Monday, October 7, 2013

Figuring it out

Every time the song, Reunited and it feels so good, by Peaches and Herb comes on the radio it transports me through time, right back to the late 70's when I had my first real crush.

I can remember in particular and with great clarity the feelings I had when I was singing the part that went,..."I wish I could climb right through the telephone line, so I could kiss your lips and you would still be mine". Back then I was about 9 years old and had no idea what all the lyrics of that song meant. All I knew was how I was feeling, completely dreamy!!! I had no idea how to express those feelings, so I did what I thought I had to do to get the attention I wanted.

Oh,... what did I do? You want to know what I did? Well, leave it to me to, #1 have a crush of a beautiful blonde girl about 7 or 8 years older than me and #2 choose to try and get her attention by slapping her ass and running off. It never really worked, and I tried a few times, by the way. The exhilaration I felt, though, for just coming into contact with her for a second, in my little immature mind was worth it.

I can remember her blonde feathered hair, her blue eyes (but,...maybe that was just her eyeshadow), her tight jeans with the huge pink comb sticking out of her back pocket. Her name was Marilyn, and I loved her more than anyone else in my whole 9 years of life. She was dreamy.

I can't remember why, but I got to go to her house one time. I stood in the hall just outside her bedroom and gazed at everything within those four walls that made up her bedroom. Clearly, I was head over heels in love with her, right? You're getting that from this story, right? Good.

So, knowing how I was feeling, you can imagine how totally confused I was when I got a folded up note from Marilyn's little brother, who by the way, I didn't even know existed. I still don't even remember what he looks like or what his name is/was. The note very simply read, "hey good lookin' what's cookin'?"

After I read that note, I stood there for a moment and looked at him, all kinds of confused. Then, I slowly turned my head towards Marilyn to try and get a clue from her as to why HE would giving ME this note and as if in silent slow motion, Marilyn pointing at me and then at him and then back at me. Her mouth was moving, but no words were coming out. I could not figure out what was happening.
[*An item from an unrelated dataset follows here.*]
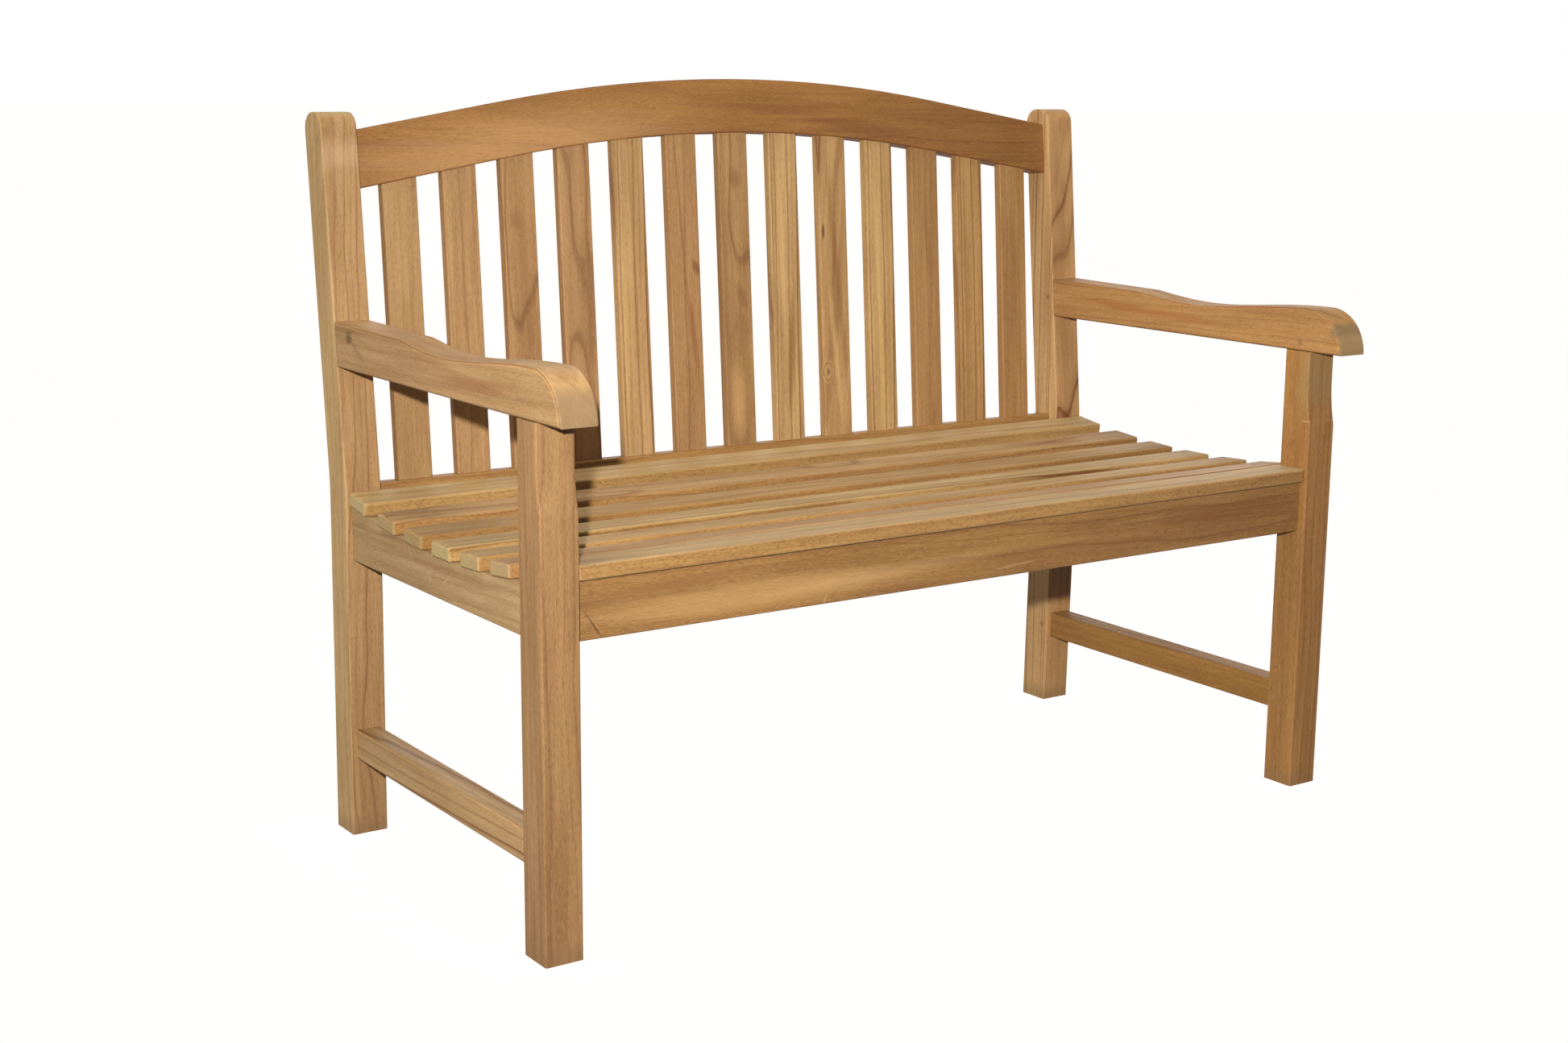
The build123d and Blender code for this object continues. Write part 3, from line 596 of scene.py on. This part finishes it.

What? Who? Huh? I was so confused, I think I actually blocked out the rest of what happened, because that is the very last memory I have of Marilyn and it only just came to me right now as I'm writing this.

I guess she thought I would be a good girlfriend? to her brother??? It still feels totally confusing as I reflect on it. It's like I can tap right into that feeling of, what the heck kind of filter are you using to look at this reality? You do not see what I see, at all! I guess she had no idea how I felt about her. How could she not have known? I slapped her ass! Several times! Isn't that the universal language for, "damn! your hot!!! Wanna be my girlfriend?", even if you're only 9 years old.

I guess she was not quite ready for the love of a lifetime,...

Coming to terms with and accepting myself a gay person over the next 14 years or so was very confusing. It was definitely an ebb and flow process that felt a great deal less elegant than it sounds. It felt more like living in complete oblivion and then trying desperately to swim in a stormy ocean. I turned my back on trying to figure out who I really was and focused my energy outward. I tried like hell to be like everyone else. It worked too, about as well as trying to put socks on a rooster.

I've grown quite a bit since then and now that I'm older I know how to express those dreamy feelings. Even better, those feelings are wrapped up in someone that is ready for the love of a lifetime and she IS also ready for me to slap her ass.